After the show in Berlin, the exhibition will travel to Kogo Gallery in Tartu, Estonia
Both residency and exhibition supported by Senate Department for Culture and Europe, Cultural Endowment of Estonia, Estonian Embassy in Berlin, Kogo Gallery, Goethe Institute, Rebel Art Management, post-gallery.online and MTÜ Eesti-Saksa Kunstikoostöö
Photos by Andreas Baudisch
Alexei Gordin (b. 1989, Tomsk) lives and works in Tallinn. He studied painting in Tallinn and Helsinki. Although having a painter’s background, he works within the medium of drawing, photography, video and performance. The primary subject of his artistic practice is stereotypical thinking and behavior patterns of people in contemporary society. His works are often narrative, covering exciting and irritating situations by picturing the harsh reality of the art world, where the artist is the protagonist. Scenes scattered with black humor deconstruct the image of the professional art world as something elitist and glamorous.
For Gordin, capitalism is nothing but objectifying different aspects of life, exalting commodity into the status of god. He answers to these conditions by visualizing absurd but very possible situations where the artist gets objectified. The situations get drawn from his own fears, displeasures and inner experiences of being a contemporary artist, that intertwine with wider questions of global mass culture and social dysfunctions. Gordin considers painting as an everyday practice which also functions as a surreal diary full of criticism. He speculates on relationships between art making and capital, by juxtaposing these things, new perspectives and behavior patterns can be found.
Gordin’s practice questions painting and its aesthetics. These do not occur as a medium, but as a tool for study, speculation and documentation of wider processes materialized through the prism of the artist’s existence. Gordin focuses on how picture and text can influence public perception through the creation of spontaneous and familiar narratives. His interest in figurative painting can be described as self-irony, an attempt to deconstruct the collective image of the art world.
Marko Mäetamm was born in Viljandi, Estonia in 1965 and now lives and works in Tallinn, Estonia. He studied graphic art at the Estonian Academy of Arts, where he received his B.A. in 1993 and his M.A. in 1995.
Marko Mäetamm’s most often autobiographical art practice focuses on family life and society and explores the grey area between private and public through a variety of media such as photography, sculpture, animations, painting, and text.

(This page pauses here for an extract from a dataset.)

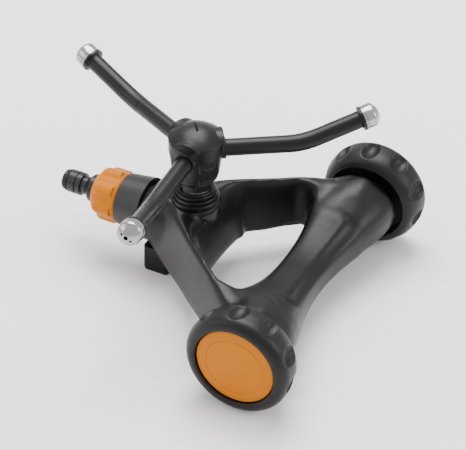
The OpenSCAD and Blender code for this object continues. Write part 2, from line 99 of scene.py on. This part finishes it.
def pick_faces(piece: bpy.types.Object, test: FaceTest) -> int:
    """Enters edit mode and selects just the faces that pass a test.

    Args:
        piece: The object being modelled.
        test: Takes a face's centre and normal, and says whether it is wanted.

    Returns:
        How many faces were selected.
    """
    bpy.ops.object.mode_set(mode="EDIT")
    bpy.ops.mesh.select_mode(type="FACE")
    bpy.ops.mesh.select_all(action="DESELECT")
    sheet = bmesh.from_edit_mesh(piece.data)
    count = 0
    for face in sheet.faces:
        if test(face.calc_center_median(), face.normal):
            face.select_set(True)
            count += 1
    bmesh.update_edit_mesh(piece.data)
    return count


def cad_copy(node: str, name: str) -> bpy.types.Object:
    """A welded copy of a CAD node, with its own mesh.

    Args:
        node: The CAD node's name.
        name: The copy's name.

    Returns:
        The copy, which stands at the origin.
    """
    twin = bpy.data.objects.new(name, frame["nodes"][node].data.copy())
    bpy.context.scene.collection.objects.link(twin)
    twin.data.name = name
    twin.data.materials.clear()
    take_up(twin)
    if twin.data.has_custom_normals:
        bpy.ops.mesh.customdata_custom_splitnormals_clear()
    bpy.ops.object.mode_set(mode="EDIT")
    bpy.ops.mesh.select_all(action="SELECT")
    bpy.ops.mesh.remove_doubles(threshold=2e-6)
    bpy.ops.object.mode_set(mode="OBJECT")
    return twin


def copy_of(piece: bpy.types.Object, name: str) -> bpy.types.Object:
    """A copy of a piece, with its own mesh.

    Args:
        piece: The object to copy.
        name: The copy's name.

    Returns:
        The copy.
    """
    twin = piece.copy()
    twin.data = piece.data.copy()
    twin.name = twin.data.name = name
    bpy.context.scene.collection.objects.link(twin)
    return twin


def modifier(piece: bpy.types.Object, kind: str, **settings: object) -> None:
    """Adds a modifier with its settings and applies it.

    Args:
        piece: The object.
        kind: The modifier's type, such as "BEVEL".
        **settings: The modifier's own values.
    """
    take_up(piece)
    step = piece.modifiers.new(kind.lower(), kind)
    for key, value in settings.items():
        setattr(step, key, value)
    bpy.ops.object.modifier_apply(modifier=step.name)


def mould(node: str, name: str, grain: float, rounds: int, factor: float = 0.5,
          cutter: bpy.types.Object | None = None) -> bpy.types.Object:
    """A moulded skin from a CAD node: one closed surface with every edge softly rounded.

    Args:
        node: The CAD node it stands for.
        name: The new piece's name.
        grain: Mesh spacing in metres.
        rounds: How many times the surface is relaxed; more gives larger radii.
        factor: How strong each round is.
        cutter: A closed object whose shape is taken out first, and which is then thrown away.

    Returns:
        The new piece.
    """
    piece = cad_copy(node, name)
    if cutter is not None:
        modifier(piece, "BOOLEAN", object=cutter, operation="DIFFERENCE", solver="EXACT")
        bpy.data.objects.remove(cutter)
    modifier(piece, "REMESH", mode="VOXEL", voxel_size=grain, adaptivity=0.0)
    modifier(piece, "SMOOTH", factor=factor, iterations=rounds)
    take_up(piece)
    bpy.ops.object.shade_smooth()
    return piece


def turned(name: str, profile: Sequence[tuple[float, float]], sides: int = 96) -> bpy.types.Object:
    """A round piece about Z, raised ring by ring from a short cylinder.

    Args:
        name: The piece's name.
        profile: Radius and height of each ring, upwards; the first two have one radius.
        sides: How many sides it has.

    Returns:
        The piece, in edit mode, with its last ring's face selected.
    """
    free_hands()
    (radius, foot), (_, height) = profile[:2]
    bpy.ops.mesh.primitive_cylinder_add(vertices=sides, radius=radius, depth=height - foot,
                                        end_fill_type="NGON", location=(0.0, 0.0, (height + foot) / 2))
    piece = bpy.context.object
    piece.name = name
    bpy.ops.object.transform_apply(location=True, rotation=False, scale=False)
    pick_faces(piece, lambda centre, normal: normal.z > 0.9)
    grow_rings(profile[1:])
    return piece


def grow_rings(profile: Sequence[tuple[float, float]]) -> None:
    """Extrudes the selected round face through a row of rings.

    Args:
        profile: Radius and height of each ring; the first is the face as it stands.
    """
    for (old_r, old_z), (new_r, new_z) in zip(profile, profile[1:]):
        bpy.ops.mesh.extrude_region_move(TRANSFORM_OT_translate={"value": (0.0, 0.0, new_z - old_z)})
        bpy.ops.transform.resize(value=(new_r / old_r, new_r / old_r, 1.0))


# ---------------------------------------------------------------- finishes


class Slot(Enum):
    """The record's material slots."""

    BLACK_SHELL = "black_shell"
    BLACK_WHEEL = "black_wheel"
    ORANGE = "orange_plastic"
    GREY = "grey_plastic"
    CONNECTOR = "grey_connector"
    SATIN_METAL = "satin_metal"
    PLAIN_METAL = "plain_metal"
    RUBBER = "rubber"


class Finish(Protocol):
    """Anything that can make its own material."""

    def material(self, name: str) -> bpy.types.Material:
        """Makes the material under a name."""


def node_group(name: str, inputs: dict[str, object], outputs: dict[str, str]) -> bpy.types.NodeTree:
    """Starts a shader node group with named sockets.

    Args:
        name: The group's name.
        inputs: Socket name to default value; a number or a colour.
        outputs: Socket name to socket type.

    Returns:
        The node tree, empty but for its input and output nodes.
    """
    tree = bpy.data.node_groups.new(name, "ShaderNodeTree")
    for label, value in inputs.items():
        kind = "NodeSocketColor" if isinstance(value, tuple) else "NodeSocketFloat"
        socket = tree.interface.new_socket(label, in_out="INPUT", socket_type=kind)
        socket.default_value = (*value, 1.0) if isinstance(value, tuple) else value
    for label, kind in outputs.items():
        tree.interface.new_socket(label, in_out="OUTPUT", socket_type=kind)
    tree.nodes.new("NodeGroupInput").name = "in"
    tree.nodes.new("NodeGroupOutput").name = "out"
    return tree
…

His work often appears humorous despite its sometimes rather heavy and even dark content. And his stories, very personal and even intimate from the first sight often appear everybody’s stories as they touch some very basic instincts in us, something that is familiar to all of us and so close that we can’t even see it. And sometimes not too comfortable to talk with.
“For me art means communication. I am interested in provoking dialogues and making people to think outside their comfort zones and taboos. My work is about things I am concerned about in this world. It is a mirror of the present time – the only time that really exists,” he says.
Mäetamm’s work has been exhibited at such international venues as Gallery Platan, Budapest, Hungary (2001); la Biennale di Venezia, Italy (2003); Wäinö Aalto Museum, Turku, Finland (2009); Dorsky Gallery Curatorial Programs, New York City (2009); NADA Art Fair, Miami, Florida (2012); Gallery Iragui, Moscow, Russia (2014); and the IKON Gallery, UK (2014). Marko has received numerous awards such as the Kristjan Raud Annual Award, Estonia (2000), the Baltic Assembly Prize for the Arts (2009), and the Annual Award of the Cultural Endowment of Estonia (2011). He was given the Estonian State Decoration, Order of the White Star, V Class in 2008.
He has participated in artists’ residencies at Ville de Paris, Résidences Internationales aux Recollets, Paris, France (2011), the Civitella Ranieri Foundation, Italy (2013), The Fountainhead Residency, Miami, Florida (2014), Christian A. Johnson Endeavor Foundation Artist in Residence in Colgate University, USA (2016), BANFF Centre of Arts and Creativity, Canada (2017)
Mäetamm represented Estonia at the Venice Biennial in 2003 and 2007.
His published books include Our Daddy is a Hunter (2012), Painting and Waiting (2013), The Alphabet of Lies (2014), Tales of Messenger (2017).